Zur Spielzeit 2013/14 der Berliner Philharmoniker

Am Montag sagte Rattle vor Journalisten, er blicke mit Enthusiasmus auf die kommenden Jahre in Berlin. «Wir haben noch viel gemeinsam vor.» In der kommenden Spielzeit will das Orchester den 50. Geburtstag der Berliner Philharmonie groß feiern. Mit Werken mit bis zu mehreren hundert ausführenden Musikern werden die Philharmoniker an die Eröffnung des Saales am 15. Oktober 1963 durch Herbert von Karajan erinnern.

«Wir wollen dabei den Raumklang des Saales ausloten», sagte Rattle.
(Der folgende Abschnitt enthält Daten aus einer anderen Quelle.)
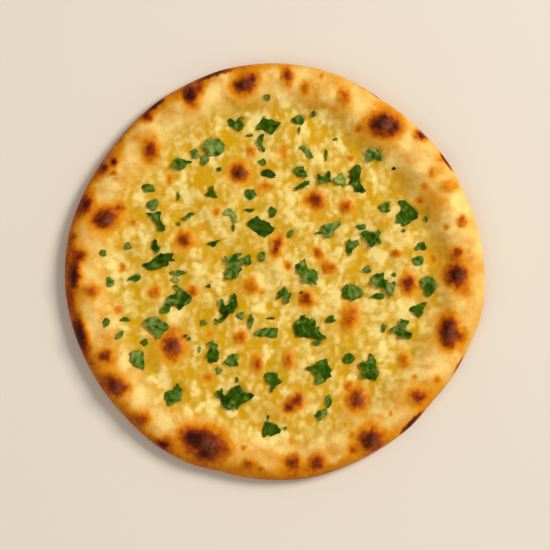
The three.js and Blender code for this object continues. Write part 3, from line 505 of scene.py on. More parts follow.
def nearest_lump(x, y, size, seed):
    """Distance to the nearest of many scattered points, as a share of their spacing."""
    table = np.random.default_rng(seed).uniform(0.1, 0.9, (64, 64, 2))
    i, j = np.floor(x / size).astype(int), np.floor(y / size).astype(int)
    nearest = np.full(np.shape(x), 9.0)
    for di in (-1, 0, 1):
        for dj in (-1, 0, 1):
            jitter = table[(i + di) % 64, (j + dj) % 64]
            px, py = i + di + jitter[..., 0], j + dj + jitter[..., 1]
            nearest = np.minimum(nearest, np.hypot(x / size - px, y / size - py))
    return nearest


def smooth_step(low, high, value):
    """0 below low, 1 above high, and smooth between."""
    t = np.clip((value - low) / (high - low), 0, 1)
    return t * t * (3 - 2 * t)


def polar(x, y):
    """Distance from the middle, and direction in degrees."""
    return np.hypot(x, y), np.degrees(np.arctan2(y, x)) % 360


def around(table, degrees):
    """A value that a table gives by direction."""
    return np.interp(degrees, [row[0] for row in table], [row[1] for row in table])


def warped(x, y, reach, size, seed):
    """The same places pushed about, which breaks up straight and round outlines."""
    return x + reach * rich_noise(x, y, size, seed), y + reach * rich_noise(x, y, size, seed + 50)


def away_from(x, y, cx, cy, width, length, turn):
    """Distance from the middle of a turned oval, as a share of its radius."""
    c, s = math.cos(math.radians(turn)), math.sin(math.radians(turn))
    dx, dy = x - cx * SPREAD, y - cy * SPREAD
    return np.hypot((dx * c + dy * s) / (width / 2), (dy * c - dx * s) / (length / 2))


def patches(table, x, y):
    """How far each place lies in a table's soft-edged patches, from 0 to 1."""
    u, v = warped(x, y, 2.2, 7.0, 300)
    clear = np.ones(np.shape(x))
    for cx, cy, width, length, turn, strength in table:
        away = away_from(u, v, cx, cy, width, length, turn)
        clear *= 1 - strength * (1 - smooth_step(0.35, 1.45, away))
    return 1 - clear


def browning(x, y):
    """Darkness of the browned spots, from 0 to 1."""
    u, v = warped(x, y, 1.1, 3.2, 410)
    clear = np.ones(np.shape(x))
    for cx, cy, width, length, turn, darkness in SPOTS:
        away = away_from(u, v, cx, cy, width, length, turn)
        # A dark core with a brown halo, darkest in the middle.
        core = 0.72 / (1 + (away / 0.88) ** 3.8)
        halo = 0.16 * (1 - smooth_step(0.6, 2.5, away))
        middle = 0.16 / (1 + (away / 0.45) ** 4)
        clear *= 1 - np.clip(darkness * (core + halo) + middle * min(1, 1.6 * darkness), 0, 1)
    mottle = rich_noise(x, y, 2.6, 440, 3) * (0.3 + 0.7 * clear)
    return np.clip((1 - clear) * (1 + 0.3 * mottle), 0, 1)


def painted_blister_highlight(x, y):
    """Painted highlight on the crown of a big blister, a little to its lower right, from 0 to 1."""
    u, v = warped(x, y, 1.0, 2.4, 430)
    painted_highlight = np.zeros(np.shape(x))
    for cx, cy, width, length, _, darkness in SPOTS:
        if darkness > 0.7 and min(width, length) > 9:
            dx, dy = u - cx * SPREAD - 0.18 * width, v - cy * SPREAD + 0.08 * length
            away = np.hypot(dx / (0.24 * width), dy / (0.3 * length))
            painted_highlight = np.maximum(painted_highlight, 1 - smooth_step(0.3, 1.3, away))
    return painted_highlight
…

Alle drei Konzerte werde er selbst leiten, darunter die Matthäus-Passion von Johann Sebastian Bach in einer szenischen Fassung des britischen Regisseurs Peter Sellars sowie Arnold Schönbergs monumentale «Gurre-Lieder» und eine Uraufführung des Komponisten Wolfgang Rihm.

Zum Jubiläum dreht der Regisseur Wim Wenders in Zusammenarbeit mit dem Kulturkanal Arte eine 3D-Dokumentation über die Philharmonie, wie Intendant Martin Hoffmann ankündigte. Insgesamt plant das Orchester in der nächsten Saison 87 Konzerte in der Philharmonie sowie 28 Auftritte auf Konzertreisen, unter anderem nach Asien und Paris.